Hari chose to write the film's characters as Muslim to confront the stereotype that honour killings are tied to the Islamic faith, telling Verve magazine, "I decided to come to this stereotype and break the myth that that it is religiously condoned."

=== Casting ===
Hari and Agarwal held an open casting call in London for the film, meeting over 600 actors over the course of four months. Of the decision to cast little-known actors for the film, Hari said, "[..] I want this to feel as if it can happen in your house, in your neighbour’s house, to someone you know. So there is a sense that the family is very real and this is a very real issue that we are dealing with.” Narinder Samra was cast to play the role of Nazir Ali Khan due to his likeable appearance, telling the Indian Express, "We wanted an actor whom the audience would first love on screen so that the transformation comes as a shock."

=== Filming ===
Land Gold Women was shot in the 2008 in Birmingham and is an Indo-UK production made under A Richer Lens, the production banner Avantika Hari and Vivek Agrawal now run together. Filming reportedly took 28 days.

==Plot==
Set in modern Birmingham, Land Gold Women revolves around a small British Indian family caught between their traditional past and the tumultuous, faction-driven present. Nazir Ali Khan, a soft-spoken, 45-year-old professor of history at a university in Birmingham, emigrated from India in the 1980s. He made Birmingham his home with his conservative wife Rizwana and their two children, Saira, 17 and Asif, 14. He indulges their interests in all things English and Western but now finds himself increasingly nostalgic about his roots.

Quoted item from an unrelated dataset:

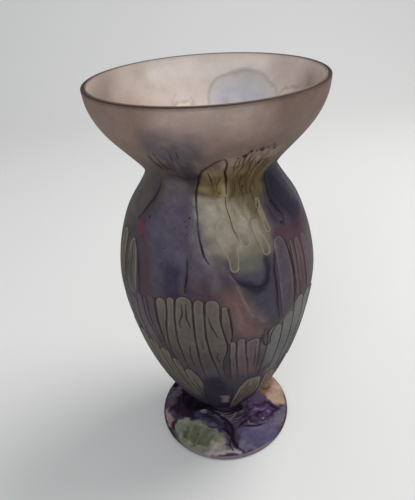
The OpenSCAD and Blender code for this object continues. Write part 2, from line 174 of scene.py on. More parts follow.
def wall_point(a, z, off):
    """Point in mm that stands off mm out from the wall at angle a, height z."""
    lean = WALL.lean(z)
    k = np.sqrt(1 + lean ** 2)
    t = np.radians(a)
    hand = 0.12 * np.cos(2 * t + 0.6) * smoothstep(90, 250, z) + 0.1 * np.sin(3 * t + z / 40)
    r = WALL.radius(z) + off / k + hand * smoothstep(30, 80, z)
    return np.stack([r * np.sin(t), -r * np.cos(t), z - off * lean / k], -1)


FOOT_EDGE_T = 2.8
FOOT_FLAT_R = FOOT_R - FOOT_EDGE_T / 2
WAIST_R = float(WALL.r[0])


def foot_top(r):
    t = np.clip((FOOT_FLAT_R - r) / (FOOT_FLAT_R - WAIST_R), 0, 1)
    return FOOT_EDGE_T + (FOOT_CROWN_Z - FOOT_EDGE_T) * t * t


def foot_point(x, y, off):
    """Point in mm that stands off mm above the foot's top at x, y."""
    return np.stack([x, y, foot_top(np.hypot(x, y)) + off], -1)


# ---------------------------------------------------------------- painted washes

def cover(x, y, scale, run, soft, full_turn=0):
    """How much of a soft brush run covers each place: 1 inside, 0 soft mm outside it.

    x, y are the places; scale is how many mm one unit of x is worth there; y is in mm."""
    best = np.full(len(x), 1e9)
    for p, q in zip(run, run[1:] if len(run) > 1 else run):
        dx = x - p[0]
        if full_turn:
            dx = (dx + full_turn / 2) % full_turn - full_turn / 2
        vx, vy = (q[0] - p[0]) * scale, q[1] - p[1]
        dx, dy = dx * scale, y - p[1]
        t = np.clip((dx * vx + dy * vy) / np.maximum(vx * vx + vy * vy, 1e-9), 0, 1)
        gap = np.hypot(dx - t * vx, dy - t * vy) - (p[2] + (q[2] - p[2]) * t)
        best = np.minimum(best, gap)
    return 1 - smoothstep(-soft / 2, soft / 2, best)


def lay_washes(colour, washes, x, y, scale, on_wall):
    """The washes laid in turn over a colour, at places x, y; wall places are angle and arc length."""
    for tint, soft, strength, run in washes:
        path = [[p[0], float(WALL.along(p[1])), p[2]] for p in run] if on_wall else run
        colour = mix(colour, srgb(*tint), strength * cover(x, y, scale, path, soft, 360 if on_wall else 0))
    return colour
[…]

Saira, with a year to complete her graduation, is excited at the prospect of going to university to pursue her interest in Literature. She also hopes that this will give her more time to spend with David, her aspiring writer boyfriend. At this critical juncture in her life, Nazir finds himself feeling increasingly conflicted at the thought of his daughter going out into the big bad world. His fears are further strengthened by the arrival of his older brother Riyaaz from India. A staunch traditional man, Riyaaz arrives with a proposal of marriage for Saira. A man of his word, who takes great pride in his roots, Riyaaz doesn't intend on taking a ‘no’ for an answer.

With the threat of an illicit relationship looming over his head and the prospect of getting cut off from the rest of his family, Nazir finds himself at the brink of a terrible decision to make: Should he save face? Or save his daughter?

==Cast==
- Narinder Samra - Nazir Ali Khan
- Neelam Parmar	- Saira Nazir
- Christopher Villiers - Timothy James
- Ali Zahoor - Asif Nazir Khan
- Hassani Shapi	- Riyaaz Ali Khan
- Aaron Virdee	- Izzy's Friend
- Laurence Saunders - Police Officer
- Terry Pearson	- Professor George
- Laila Vakil	- Farha Siddiqui
- Renu Brindle - Rizwana Nazir
- Caroline Frewin - Solicitor
- Richard Kelly - David Reid

==Distribution==

=== Theatrical release and awards ===
The film has been screened at the International Film Festival of India IFFI held in Goa. At IFFI, the film was part of the Indian Panorama section which selects 26 of the Best feature films from the country. It also screened at the European Film Market and the Berlin Film Festival.

Land Gold Women won the Foreign Correspondence Association 'Purple Orchid' Award for Best Feature Film at the Asian Festival of First Films in Singapore. The Award was won by the film for "An Engaging Story line which reaches out to an International Audience". The film benefited from a strong performance by the cast, a compelling story line and a well crafted production. It also won the award for Best Script/Screenplay for Avantika Hari. The film was further nominated in the Best Producer and Jury Best Film Awards.

In the North American circuit, it got the Royal Reel Award for Excellence in Film making at the 2010 Canada International Film Festival, the Best of Show Award at Indie Fest and won 3 awards at the Reel Heart International Film Festival held in Toronto, Ontario. The awards were, Best Film (Runner up), Best Actor for Narendra Samra and Best Cinematography for David Rom.

The film has received numerous nominations in various categories at International Film Festivals. The soundtrack of the film was nominated for an Award at the East End Film Festival held every year in London. The film also received a nomination for Best UK first Feature for Avantika Hari.

=== Home media ===
Land Gold Women was released on DVD before being released in theatres, a decision that was made to facilitate private ore-release screenings for NGOs and higher education institutions. The film was added to the Netflix streaming service in 2018.

=== Reception ===
"Land Gold Women is not a film for feeble-minded or those looking for Bollywood style happy endings", writes Preeti Arora.